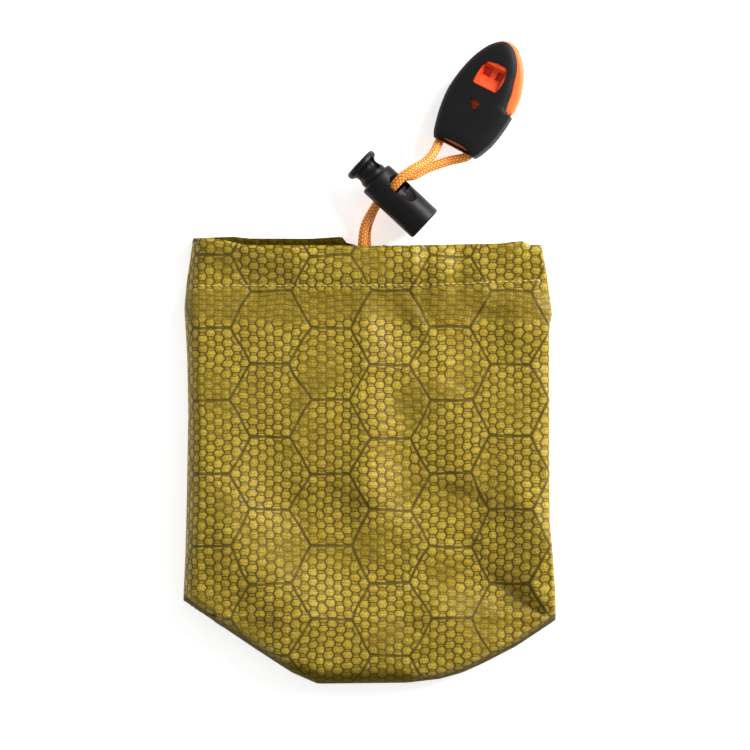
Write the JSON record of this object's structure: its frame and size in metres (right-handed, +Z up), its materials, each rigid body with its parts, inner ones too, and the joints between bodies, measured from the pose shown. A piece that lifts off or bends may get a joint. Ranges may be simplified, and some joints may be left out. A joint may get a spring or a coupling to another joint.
{
  "type": "drawstring stuff sack",
  "caption": "Small ripstop stuff sack lying flat on its back, its mouth drawn by a braided cord with a barrel cord lock and a whistle.",
  "frame": {"origin": "on the floor under the middle of the sack's cloth", "axes": "+Y towards the mouth and the cord, +X to the right of its front, +Z up out of the front"},
  "size_m": [0.1492, 0.2576, 0.0188],
  "materials": {
    "ripstop": "coated woven ripstop in olive gold",
    "braid": "round braided polyester cord",
    "lock_plastic": "moulded satin",
    "whistle_black": "moulded matte",
    "whistle_orange": "moulded"
  },
  "bodies": {
    "sack": {"sack_cloth": "ripstop", "drawcord": "braid", "lock_barrel": "lock_plastic", "whistle_shell": "whistle_black", "whistle_core": "whistle_orange"},
    "plunger": {"lock_plunger": "lock_plastic"}
  },
  "joints": [
    {"name": "plunger_press", "type": "slide", "parent": "sack", "child": "plunger", "axis": [0.7314, -0.682, 0], "range_m": [0, 0.004], "stiffness_N_per_m": 300}
  ]
}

• [Your goal]:
Everything in the listing above should be restated exactly.

• [Full answer]:
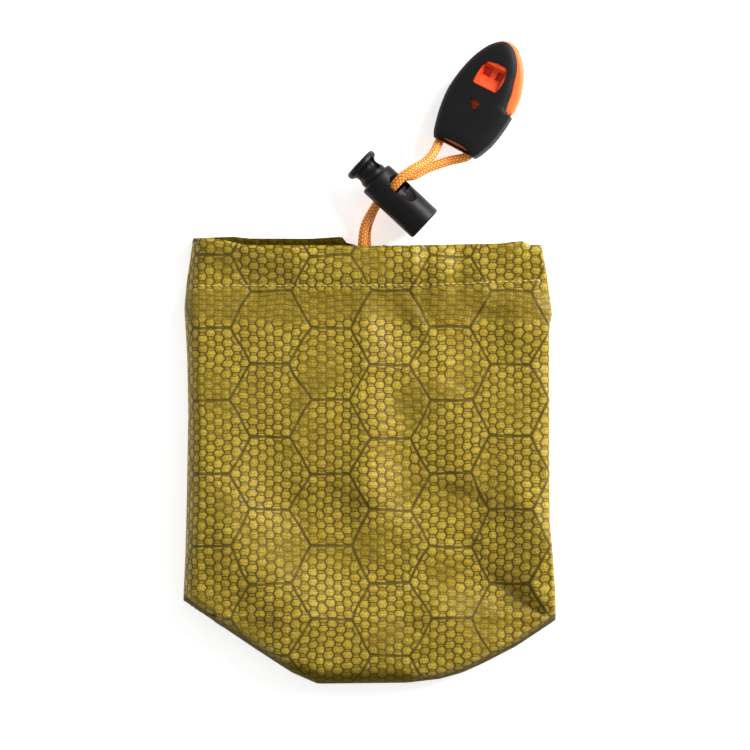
Write the JSON record of this object's structure: its frame and size in metres (right-handed, +Z up), its materials, each rigid body with its parts, inner ones too, and the joints between bodies, measured from the pose shown. A piece that lifts off or bends may get a joint. Ranges may be simplified, and some joints may be left out. A joint may get a spring or a coupling to another joint.
{
  "type": "drawstring stuff sack",
  "caption": "Small ripstop stuff sack lying flat on its back, its mouth drawn by a braided cord with a barrel cord lock and a whistle.",
  "frame": {"origin": "on the floor under the middle of the sack's cloth", "axes": "+Y towards the mouth and the cord, +X to the right of its front, +Z up out of the front"},
  "size_m": [0.1492, 0.2576, 0.0188],
  "materials": {
    "ripstop": "coated woven ripstop in olive gold",
    "braid": "round braided polyester cord",
    "lock_plastic": "moulded satin",
    "whistle_black": "moulded matte",
    "whistle_orange": "moulded"
  },
  "bodies": {
    "sack": {"sack_cloth": "ripstop", "drawcord": "braid", "lock_barrel": "lock_plastic", "whistle_shell": "whistle_black", "whistle_core": "whistle_orange"},
    "plunger": {"lock_plunger": "lock_plastic"}
  },
  "joints": [
    {"name": "plunger_press", "type": "slide", "parent": "sack", "child": "plunger", "axis": [0.7314, -0.682, 0], "range_m": [0, 0.004], "stiffness_N_per_m": 300}
  ]
}